Using the listing below, please gather every line containing the word "handed".

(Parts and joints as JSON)
****

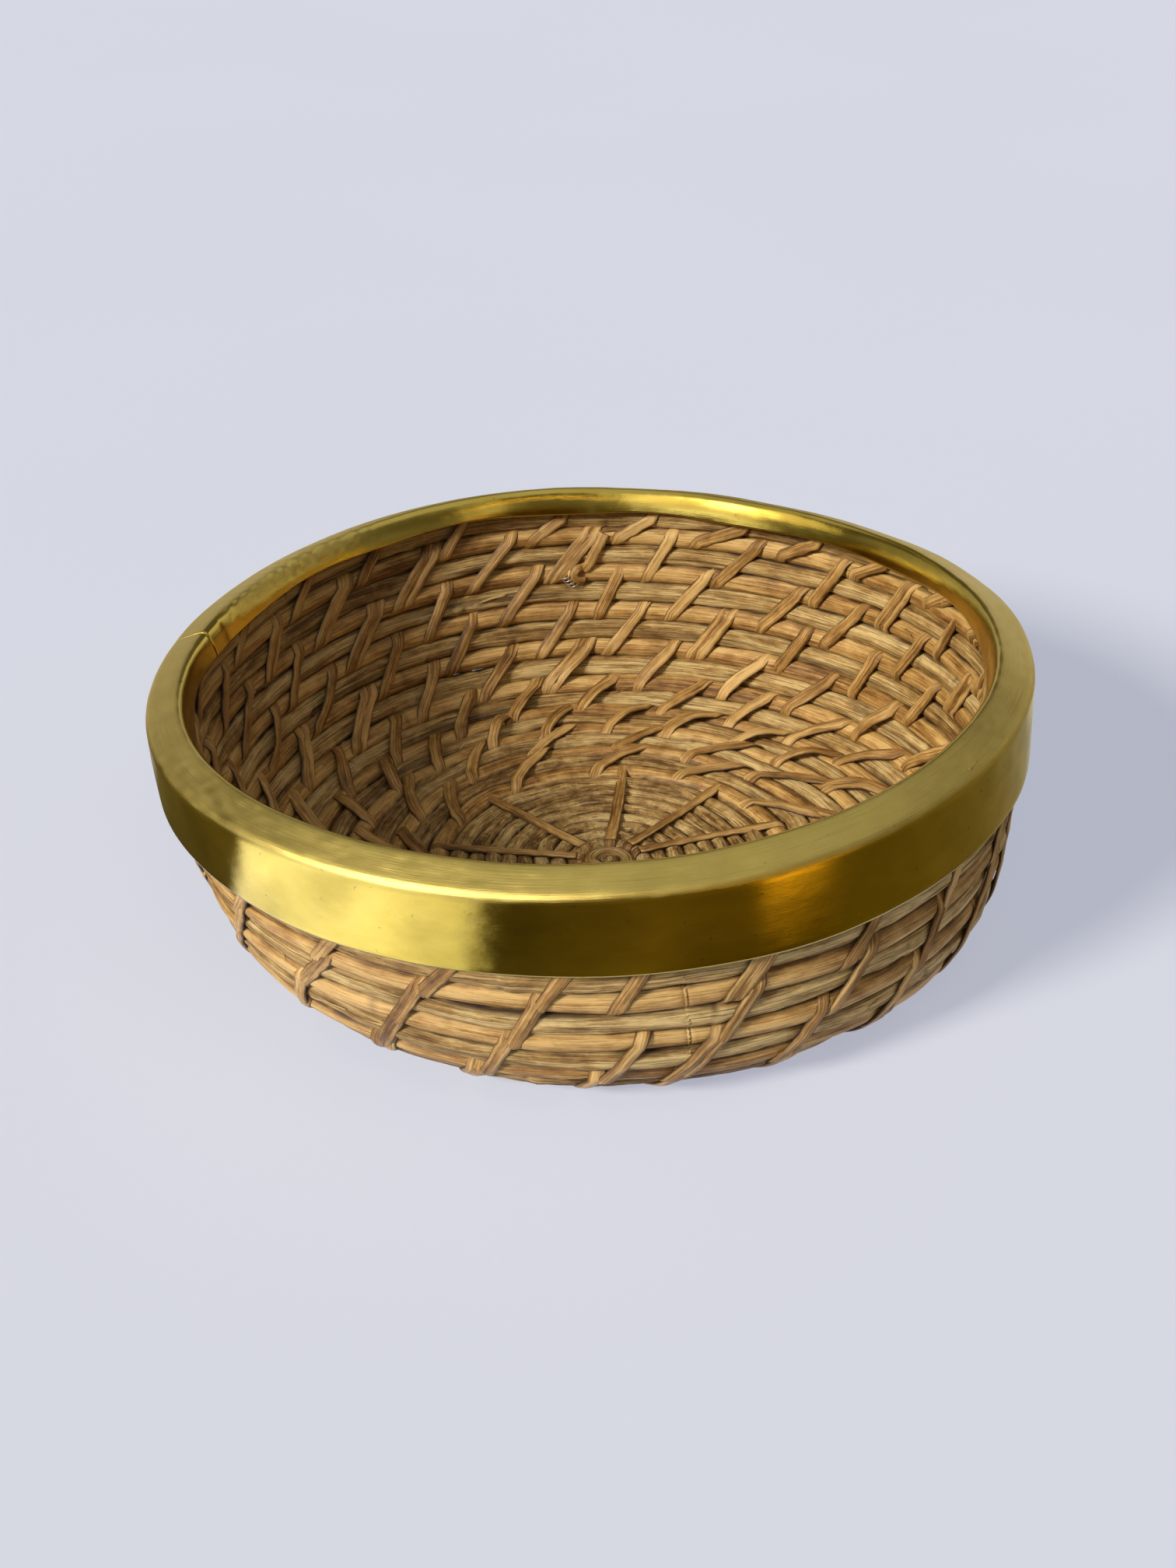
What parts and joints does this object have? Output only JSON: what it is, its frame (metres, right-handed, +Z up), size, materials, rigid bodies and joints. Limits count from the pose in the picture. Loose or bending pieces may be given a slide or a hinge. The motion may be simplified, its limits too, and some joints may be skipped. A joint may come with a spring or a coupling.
{
  "type": "coiled rattan bowl with brass rim",
  "caption": "Shallow round bowl of coiled rattan sewn with flat cane, with a formed brass channel over the rim and an open mouth.",
  "frame": {"origin": "centre of the underside, on the plane the bowl rests on", "axes": "+Z up out of the mouth, along the bowl's axis; +Y towards the back; +X to the right"},
  "size_m": [0.3, 0.3, 0.095],
  "materials": {
    "brass": "hand-formed and polished on the band, satin on top, lightly dented",
    "smooth_rattan": "peeled rattan rod, smooth, low sheen",
    "split_rattan": "split rattan core, rough and fibrous, matt",
    "cane": "flat binding cane with a natural skin, low sheen"
  },
  "bodies": {
    "root": {"brass_rim": "brass", "floor_knot": "smooth_rattan", "floor_turn_1": "split_rattan", "floor_turn_2": "split_rattan", "floor_turn_3": "split_rattan", "floor_turn_4": "split_rattan", "floor_turn_5": "split_rattan", "floor_turn_6": "split_rattan", "floor_turn_7": "split_rattan", "floor_turn_8": "split_rattan", "smooth_rod_01": "smooth_rattan", "split_rod_02": "split_rattan", "smooth_rod_03": "smooth_rattan", "split_rod_04": "split_rattan", "smooth_rod_05": "smooth_rattan", "split_rod_06": "split_rattan", "smooth_rod_07": "smooth_rattan", "split_rod_08": "split_rattan", "smooth_rod_09": "smooth_rattan", "split_rod_10": "split_rattan", "smooth_rod_11": "smooth_rattan", "split_rod_12": "split_rattan", "smooth_rod_13": "smooth_rattan", "split_rod_14": "split_rattan", "smooth_rod_15": "smooth_rattan", "split_rod_16": "split_rattan", "smooth_rod_17": "smooth_rattan", "split_rod_18": "split_rattan", "smooth_rod_19": "smooth_rattan", "floor_straps": "cane", "cane_row_1": "cane", "cane_row_2": "cane", "cane_row_3": "cane", "cane_row_4": "cane", "cane_row_5": "cane", "cane_row_6": "cane", "cane_row_7": "cane", "cane_row_8": "cane", "cane_row_9": "cane"}
  },
  "joints": []
}
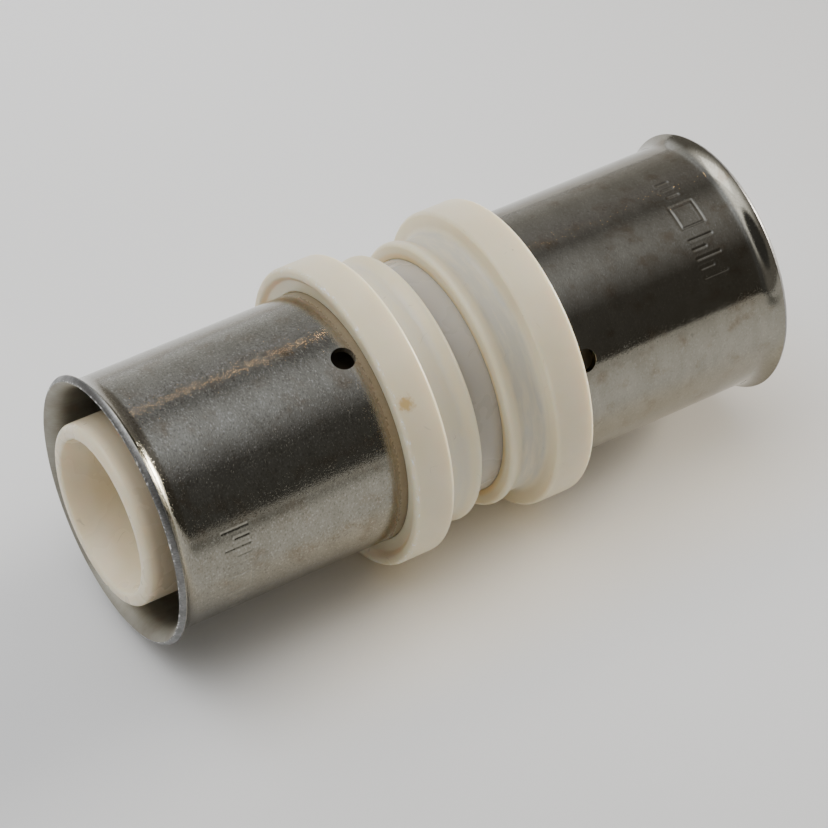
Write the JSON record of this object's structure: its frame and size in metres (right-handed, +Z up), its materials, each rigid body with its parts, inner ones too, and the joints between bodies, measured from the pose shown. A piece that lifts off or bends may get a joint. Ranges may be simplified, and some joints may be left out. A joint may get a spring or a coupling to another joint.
{
  "type": "press pipe coupling",
  "caption": "Straight press coupling for multilayer pipe: moulded insert body with O-rings, flared steel press sleeves and clipped stop rings.",
  "frame": {"origin": "centre of the coupling, on the axis of the waterway", "axes": "+X along the waterway towards the right end, +Z up, +Y away from the front"},
  "size_m": [0.0758, 0.0328, 0.0328],
  "materials": {
    "body_plastic": "satin ivory moulding",
    "ring_plastic": "slightly translucent cream moulding",
    "sleeve_steel": "satin drawn stainless sheet",
    "seal_rubber": "black EPDM"
  },
  "bodies": {
    "body": {"coupling_body": "body_plastic", "o_ring_left_outer": "seal_rubber", "o_ring_left_inner": "seal_rubber", "o_ring_right_outer": "seal_rubber", "o_ring_right_inner": "seal_rubber"},
    "ring_left": {"stop_ring_left": "ring_plastic"},
    "ring_right": {"stop_ring_right": "ring_plastic"},
    "sleeve_left": {"press_sleeve_left": "sleeve_steel"},
    "sleeve_right": {"press_sleeve_right": "sleeve_steel"}
  },
  "joints": [
    {"name": "ring_left_turn", "type": "hinge", "parent": "body", "child": "ring_left", "pos_m": [-0.0065, 0, 0], "axis": [1, 0, 0], "continuous": true},
    {"name": "sleeve_left_turn", "type": "hinge", "parent": "ring_left", "child": "sleeve_left", "pos_m": [-0.022, 0, 0], "axis": [1, 0, 0], "continuous": true},
    {"name": "ring_right_turn", "type": "hinge", "parent": "body", "child": "ring_right", "pos_m": [0.0065, 0, 0], "axis": [1, 0, 0], "continuous": true},
    {"name": "sleeve_right_turn", "type": "hinge", "parent": "ring_right", "child": "sleeve_right", "pos_m": [0.022, 0, 0], "axis": [1, 0, 0], "continuous": true}
  ]
}
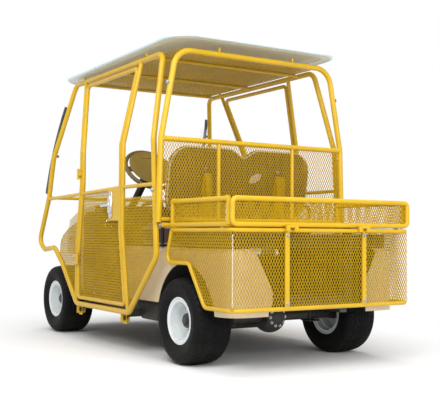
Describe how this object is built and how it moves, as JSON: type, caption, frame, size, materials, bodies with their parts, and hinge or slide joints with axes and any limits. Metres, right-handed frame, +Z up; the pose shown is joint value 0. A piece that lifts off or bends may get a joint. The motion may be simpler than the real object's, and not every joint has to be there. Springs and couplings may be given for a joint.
{
  "type": "driving range golf cart with cage",
  "caption": "Two-seat golf cart for range service, with a tube and mesh cage, doors, a mesh load tray with a drop tailgate, and a moulded canopy.",
  "frame": {"origin": "on the ground under the middle of the overall length and width", "axes": "+X forward, +Y to the driver's left, +Z up"},
  "size_m": [2.627, 1.3366, 1.77],
  "materials": {
    "cage_yellow": "semi-gloss enamel",
    "mesh_yellow": "semi-gloss enamel on expanded mesh",
    "body_beige": "satin moulded",
    "canopy_white": "satin moulded",
    "dark_plastic": "textured",
    "floor_mat": "ribbed mat",
    "battery_case": "moulded",
    "black_steel": "satin",
    "cast_black": "painted casting",
    "spring_steel": "oiled",
    "seat_vinyl": "grained vinyl",
    "seat_shell": "moulded",
    "tyre_rubber": "matte",
    "rim_white": "gloss enamel",
    "latch_chrome": "polished",
    "clear_screen": "clear sheet"
  },
  "bodies": {
    "chassis": {"chassis_frame": "black_steel", "rear_axle": "cast_black", "front_axle": "cast_black", "leaf_springs": "spring_steel", "rear_body": "body_beige", "bag_deck": "dark_plastic", "floor_pan": "floor_mat", "front_cowl": "body_beige", "dashboard": "dark_plastic", "battery_pack": "battery_case", "pedals": "black_steel", "seat_cushion": "seat_vinyl", "seat_back": "seat_vinyl", "seat_back_shell": "seat_shell", "seat_brackets": "cage_yellow", "hip_restraints": "black_steel", "cage_side_left": "cage_yellow", "cage_side_right": "cage_yellow", "cage_rear_frame": "cage_yellow", "cage_cross_rails": "cage_yellow", "cage_mesh": "mesh_yellow", "tray_frame": "cage_yellow", "tray_mesh": "mesh_yellow", "skirt_frame": "cage_yellow", "skirt_mesh": "mesh_yellow", "canopy": "canopy_white", "windshield": "clear_screen"},
    "steering_wheel_body": {"steering_wheel": "dark_plastic"},
    "steered_left": {"knuckle_left": "cast_black"},
    "steered_right": {"knuckle_right": "cast_black"},
    "tie_rod_body": {"tie_rod": "spring_steel"},
    "front_wheel_left": {"tyre_front_left": "tyre_rubber", "rim_front_left": "rim_white"},
    "front_wheel_right": {"tyre_front_right": "tyre_rubber", "rim_front_right": "rim_white"},
    "rear_wheel_left": {"tyre_rear_left": "tyre_rubber", "rim_rear_left": "rim_white"},
    "rear_wheel_right": {"tyre_rear_right": "tyre_rubber", "rim_rear_right": "rim_white"},
    "door_left": {"door_frame_left": "cage_yellow", "door_mesh_left": "mesh_yellow", "door_latch_left": "latch_chrome"},
    "door_right": {"door_frame_right": "cage_yellow", "door_mesh_right": "mesh_yellow", "door_latch_right": "latch_chrome"},
    "tailgate_body": {"tailgate": "cage_yellow", "tailgate_mesh": "mesh_yellow"}
  },
  "joints": [
    {"name": "steering_wheel_turn", "type": "hinge", "parent": "chassis", "child": "steering_wheel_body", "pos_m": [0.0895, 0.3, 1.083], "axis": [-0.7431, 0, 0.6691], "range_deg": [-270, 270]},
    {"name": "steer_left", "type": "hinge", "parent": "chassis", "child": "steered_left", "pos_m": [0.9635, 0.345, 0.2285], "axis": [0, 0, 1], "range_deg": [-30, 30]},
    {"name": "steer_right", "type": "hinge", "parent": "chassis", "child": "steered_right", "pos_m": [0.9635, -0.345, 0.2285], "axis": [0, 0, 1], "range_deg": [-30, 30]},
    {"name": "tie_rod_slide", "type": "slide", "parent": "chassis", "child": "tie_rod_body", "axis": [0, 1, 0], "range_m": [-0.058, 0.058]},
    {"name": "front_wheel_left_spin", "type": "hinge", "parent": "steered_left", "child": "front_wheel_left", "pos_m": [0.9635, 0.486, 0.2285], "axis": [0, 1, 0], "continuous": true},
    {"name": "front_wheel_right_spin", "type": "hinge", "parent": "steered_right", "child": "front_wheel_right", "pos_m": [0.9635, -0.486, 0.2285], "axis": [0, 1, 0], "continuous": true},
    {"name": "rear_wheel_left_spin", "type": "hinge", "parent": "chassis", "child": "rear_wheel_left", "pos_m": [-0.7865, 0.486, 0.2285], "axis": [0, 1, 0], "continuous": true},
    {"name": "rear_wheel_right_spin", "type": "hinge", "parent": "chassis", "child": "rear_wheel_right", "pos_m": [-0.7865, -0.486, 0.2285], "axis": [0, 1, 0], "continuous": true},
    {"name": "door_left_swing", "type": "hinge", "parent": "chassis", "child": "door_left", "pos_m": [0.4055, 0.651, 0.79], "axis": [0, 0, -1], "range_deg": [0, 100]},
    {"name": "door_right_swing", "type": "hinge", "parent": "chassis", "child": "door_right", "pos_m": [0.4055, -0.651, 0.79], "axis": [0, 0, 1], "range_deg": [0, 100]},
    {"name": "tailgate_drop", "type": "hinge", "parent": "chassis", "child": "tailgate_body", "pos_m": [-1.3065, 0, 0.72], "axis": [0, -1, 0], "range_deg": [0, 175]}
  ],
  "couplings": [
    {"joint": "steer_left", "follows": "steering_wheel_turn", "ratio": 0.111},
    {"joint": "steer_right", "follows": "steering_wheel_turn", "ratio": 0.111},
    {"joint": "tie_rod_slide", "follows": "steering_wheel_turn", "m_per_rad": -0.01221}
  ]
}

****

**Solution for this exercise**
What parts and joints does this object have? Output only JSON: what it is, its frame (metres, right-handed, +Z up), size, materials, rigid bodies and joints. Limits count from the pose in the picture. Loose or bending pieces may be given a slide or a hinge. The motion may be simplified, its limits too, and some joints may be skipped. A joint may come with a spring or a coupling.
Write the JSON record of this object's structure: its frame and size in metres (right-handed, +Z up), its materials, each rigid body with its parts, inner ones too, and the joints between bodies, measured from the pose shown. A piece that lifts off or bends may get a joint. Ranges may be simplified, and some joints may be left out. A joint may get a spring or a coupling to another joint.
Describe how this object is built and how it moves, as JSON: type, caption, frame, size, materials, bodies with their parts, and hinge or slide joints with axes and any limits. Metres, right-handed frame, +Z up; the pose shown is joint value 0. A piece that lifts off or bends may get a joint. The motion may be simpler than the real object's, and not every joint has to be there. Springs and couplings may be given for a joint.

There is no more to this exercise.